We are initiating a 600-share position in Luby's (LUB) . The company operates cafeteria-style restaurants -- mostly located in Texas -- that cater to value-oriented customers. This under-the-radar play was recently trading at $9.44, and we believe shares offer investors a very favorable risk/reward at the current level.
The restaurant industry has seen its share of lows over the past few months. As we've mentioned in past Weekly Summaries regarding Denny's (DENN) -- another restaurant operator that is currently part of the model portfolio -- consumers seem to be tightening their budgets and takeovers within the sector have calmed.
Luby's has also been a part of this downtrend as shares are down 20% on the year. But based on the value of its assets and solid execution ability by management, which we saw with last quarter's results, we believe shares are at least 25% undervalued.
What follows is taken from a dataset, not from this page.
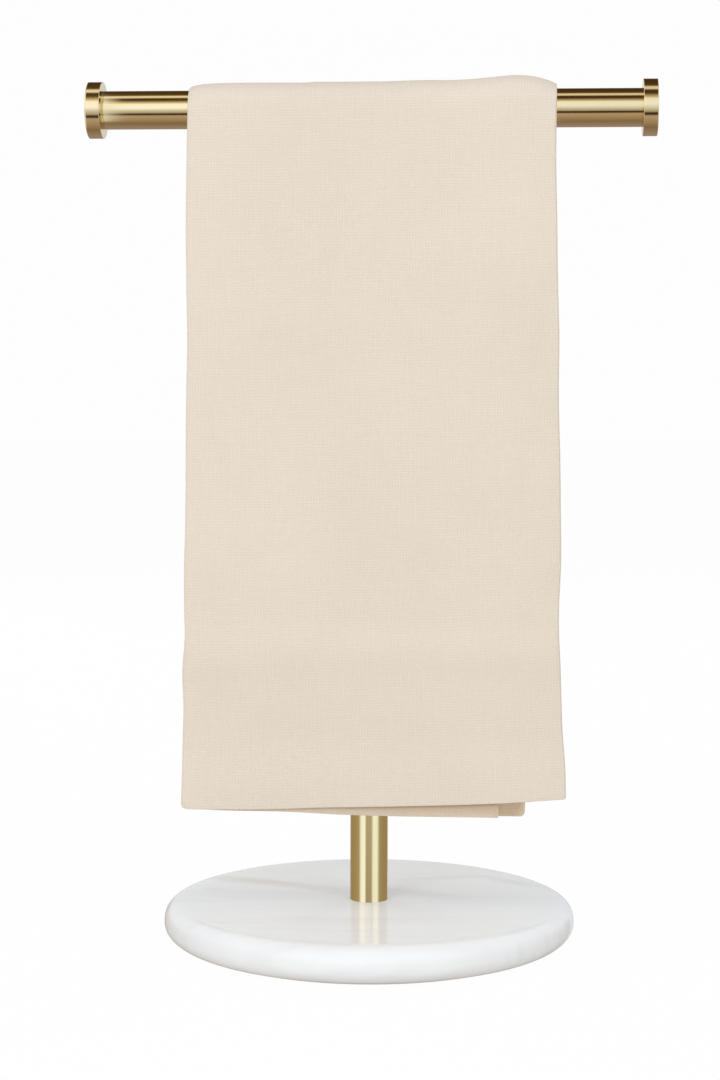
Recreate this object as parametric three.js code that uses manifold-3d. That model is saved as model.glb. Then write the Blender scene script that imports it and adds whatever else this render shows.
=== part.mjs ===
// A hand towel, folded lengthwise in three and hung over the bar of a small T-shaped stand.
// Millimetres, +Z up. The origin is the centre of the underside of the foot pad, +X runs along the bar,
// and the front of the towel faces -Y.
import * as THREE from "three";
import { mergeVertices } from "three/addons/utils/BufferGeometryUtils.js";
import Module from "manifold-3d";

const wasm = await Module();
wasm.setup();

// ---- Driving dimensions -------------------------------------------------------------------------

// The clear gap kept between two pieces that are fixed together.
const PIECE_GAP = 0.3;

// Stand: brass tube, bar and post alike.
const TUBE_RADIUS = 9.5;
const TUBE_SEGMENTS = 48;
const BAR_AXIS_HEIGHT = 417;
const STAND_WIDTH = 282;
const CAP_RADIUS = 14;
const CAP_THICKNESS = 7.2;
const CAP_BEVEL = 0.5;
const SOCKET_DEPTH = 4;

// Stand: marble disc and the pad under it.
const PAD_RADIUS = 90;
const PAD_THICKNESS = 0.8;
const MARBLE_RADIUS = 103.5;
const MARBLE_TOP = 20.4;
const MARBLE_WIDEST_HEIGHT = 10.4;
const TOP_ROUNDING = 11;
const BOTTOM_ROUNDING = 12.8;
// How full each rounding is: 2 is an ellipse, and more than 2 comes nearer to a square corner.
const TOP_FULLNESS = 2.5;
const BOTTOM_FULLNESS = 2;
const ROUNDING_STEPS = 6;
const DISC_SEGMENTS = 72;

// Towel: the cloth and how its layers lie on each other and on the bar.
const CLOTH_THICKNESS = 1;
const LAYER_GAP = 0.3;
const BAR_CLEARANCE = 0.35;
const LAYER_STEP = CLOTH_THICKNESS + LAYER_GAP;
const INNER_OFFSET = BAR_CLEARANCE + CLOTH_THICKNESS / 2;
const MIDDLE_OFFSET = INNER_OFFSET + LAYER_STEP;
const OUTER_OFFSET = MIDDLE_OFFSET + LAYER_STEP;

// The front panel sinks by this much where the middle layer is missing under it.
const STEP_DEPTH = 0.45;
const STEP_WIDTH = 8;
// The middle layer clears the free edge of the inner one by this much before it dips to the bar.
const EDGE_CLEARANCE = 4;

// Columns of the towel's mesh: how many each panel and each fold is divided into.
const INNER_COLUMNS = 9;
const FRONT_COLUMNS = 18;
const DIP_COLUMNS = 4;
const MIDDLE_COLUMNS = 6;
const FOLD_COLUMNS = 6;
// Rows of the half turn over the bar.
const BAR_ROWS = 12;

// The front drop, a row for each level. drop: share of the way from the bar's axis down to the hem;
// left and right: the two folds; innerEdge: free edge of the inner layer; middleEdge: free edge of
// the middle layer; bow: how far the cloth stands off the straight drop.
const FRONT_DROP = [
  { drop: 0.0, left: -90.0, right: 91.5, innerEdge: 70, middleEdge: -26, bow: 0.0 },
  { drop: 0.08, left: -90.6, right: 91.5, innerEdge: 70, middleEdge: -25, bow: 0.1 },
  { drop: 0.16, left: -91.0, right: 92.2, innerEdge: 69, middleEdge: -23, bow: 0.4 },
  { drop: 0.25, left: -90.8, right: 92.8, innerEdge: 69, middleEdge: -21, bow: 0.6 },
  { drop: 0.33, left: -90.5, right: 93.7, innerEdge: 68, middleEdge: -20, bow: 0.2 },
  { drop: 0.42, left: -91.1, right: 93.7, innerEdge: 68, middleEdge: -19, bow: 0.7 },
  { drop: 0.51, left: -91.4, right: 94.7, innerEdge: 67, middleEdge: -18, bow: 0.9 },
  { drop: 0.59, left: -91.7, right: 95.2, innerEdge: 67, middleEdge: -18, bow: 0.8 },
  { drop: 0.66, left: -92.4, right: 95.5, innerEdge: 67, middleEdge: -18, bow: 0.8 },
  { drop: 0.72, left: -92.4, right: 94.7, innerEdge: 66, middleEdge: -18, bow: 0.7 },
  { drop: 0.76, left: -92.1, right: 94.8, innerEdge: 66, middleEdge: -17, bow: 1.4 },
  { drop: 0.81, left: -93.4, right: 95.7, innerEdge: 66, middleEdge: -15, bow: 0.8 },
  { drop: 0.86, left: -93.0, right: 96.3, innerEdge: 66, middleEdge: -13, bow: 0.3 },
  { drop: 0.91, left: -93.5, right: 97.1, innerEdge: 65, middleEdge: -12, bow: 0.1 },
  { drop: 0.955, left: -93.8, right: 98.4, innerEdge: 65, middleEdge: -11, bow: 0.8 },
  { drop: 1.0, left: -94.3, right: 98.9, innerEdge: 65, middleEdge: -10, bow: 1.1 },
];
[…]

Looking at Luby's assets, as of last quarter the company operates 127 restaurants and owns 93, or 73% of them. Also, the company has $25 million in cash, is expected to generate $18 million in free cash flow for the fiscal year and has zero debt. To put this in perspective, Denny's owns less than 40% of its stores, has $35 million in cash and has $450 million in debt.
Granted, Denny's has improved its financials considerably since last year and reaches a much larger demographic than Luby's since it operates more than 1,500 stores (which was the reason behind our recommendation), but Luby's assets highlight the hidden value in the share price. Also, management can use its cash to revamp existing stores and open new ones, as they mentioned during last quarter's conference call a few weeks ago.
Luby's third-quarter top-line results on June 12 fell short of estimates, sending shares lower by 6% that day. Management blamed the miss on an overall decline in traffic trends throughout the industry, but also mentioned that the current weakness is temporary.
Despite the shortfall in sales, profit margins at the company increased year over year by 50 basis points to 18.9%. This improvement demonstrates management's ability to increase productivity during tough times -- a positive considering that most industry analysts are expecting softening conditions to last for at least another quarter. We expect this operational improvement to continue given that 84 of the 128 general managers at Luby's have more than 10 years of experience.
On the growth side of things, the company is anticipating opening four to eight new restaurants a year going forward and is extending its culinary services to hospitals and universities. This represents a solid growth opportunity for the company as its cafeteria-style niche gives them more leverage to expand into areas that are traditionally known for serving value-oriented food.
We admit that Luby's does not have the appeal or controversy of other model portfolio companies like Taser (TASR: Nasdaq), Home Solutions (HSOA: Nasdaq) or DynCorp (DCP: NYSE), but the company does offer solid long-term potential and little downside risk for investors over the next 12 to 18 months. Also, its solid real estate portfolio, positive free cash flow and strong balance sheet could result in private equity interest or even draw a bid from a larger competitor looking to expand its presence in Texas, one of the most populated states in the U.S.
Frank Curzio is a research associate at TheStreet.com.